Ramón María del Valle-Inclán
Author · 3 books
Ramón del Valle-Inclán was born into an impoverished aristocratic family in a rural village in Galicia, Spain. Obedient to his father’s wishes, he studied law in Compostela, but after his father’s death in 1889 he moved to Madrid to work as a journalist and critic. In 1892 Valle-Inclán traveled to Mexico, where he remained for more than a year. His first book of stories came out in Spain in 1895. A well-known figure in the cafés of Madrid, famous for his spindly frame, cutting wit, long hair, longer beard, black cape, and single arm (the other having been lost after a fight with a critic), Valle-Inclán was celebrated as the author of Sonatas: The Memoirs of the Marquis of Bradomín, which was published in 1904 and is considered the finest novel of Spanish modernismo, as well as for his extensive and important career in the theater, not only as a major twentieth-century playwright but also as a director and actor.
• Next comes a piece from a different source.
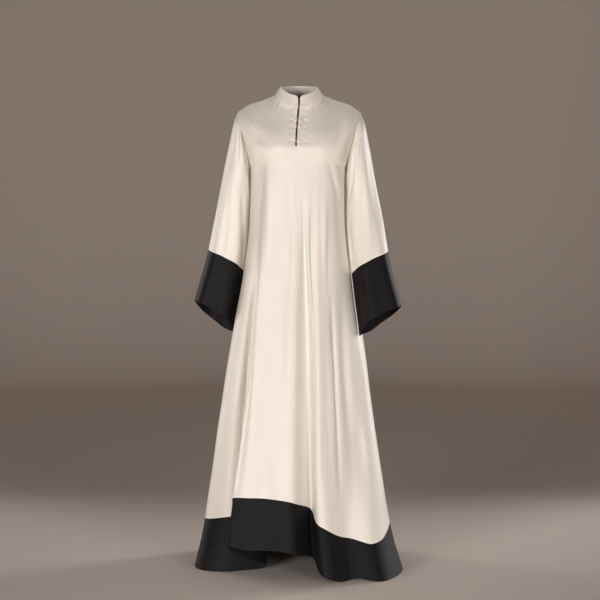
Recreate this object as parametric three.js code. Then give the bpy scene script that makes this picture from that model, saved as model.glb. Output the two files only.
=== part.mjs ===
// A long, closed abaya as it hangs on a wearer: two body panels with a buttoned neck slit, a stand
// collar, long bell sleeves, and wide black bands at the cuffs and the hem.
// Millimetres. +Z is up, the front faces -Y, and the wearer's left is +X. The origin is midway between
// the two neck points, where the shoulders carry the garment.

import * as THREE from 'three';

// ---- driving dimensions ----

const clothThickness = 1.5;
const bandThickness = 2;
const stripThickness = 1;
const seamGap = 0.3;
const bandSeamGap = 0.88;
const collarGap = 0.45;
const underarmEase = 2.2; // the sleeve starts this far outside the panels at the underarm
const mouthSkew = 0.6; // a cuff's front edge bows more towards the body
const shoulderLevels = 2; // below this level the sleeve turns a corner at the armhole seam

const floorHeight = -1500;
const underarmHeight = -234;

const neckHalfWidth = 73;
const neckPointDepth = 4;
const neckPointHeight = -1;
const frontNeckReach = 70;
const frontNeckDrop = 38;
const backNeckReach = 58;
const backNeckRise = 3;
const neckShare = 0.4; // of a panel's half width, up to the neck point

const shoulderHalfWidth = 197;
const shoulderDepth = 6;

const slitHalfAngle = 1; // degrees round the body, about 2.8 mm
const slitRows = 9;
const slitLean = -9;
const slitLeanSpread = 24; // degrees

const bustForward = 13;
const bustHeight = -172;
const bustAcross = 74;
const bustSpread = 62;

const cornerSpread = 16; // degrees, over which the corner at the neck point softens below it
const topFade = 2; // how soon the neckline's and shoulders' own curve eases into the chest

const bodiceRows = 13;
const skirtRows = 12;
const bandRows = 3;

const sleeveRows = 12;
const cuffRows = 3;

const collarHeight = 31;
const collarLean = 30; // degrees inwards at the sides
const collarFrontLean = 14;
const collarCornerRadius = 15;
const collarRows = 4;

const stripOuterAngle = 5.4; // degrees round the body
const stripEndRow = 10;
const stripInset = 0.5;

const buttonRadius = 3.6;
const buttonHeight = 3.4;
const buttonAngle = 3.1;
const loopRadius = 0.9;
const loopHalfSpread = 4.9;
const loopTailAngle = -3.9;
const loopClearance = 0.9;
const closureHeights = [-46, -90, -112, -157];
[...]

He reported from the western front during World War I, and after the war he developed an unsettling new style that he dubbed esperpento—a Spanish word that means both a grotesque, frightening person and a piece of nonsense—and described as a search for “the comic side of the tragedy of life.” Partly inspired by his second visit to Mexico in 1920, when the country was in the throes of revolution, Tyrant Banderas is Valle-Inclán’s greatest novel and the essence of esperpento.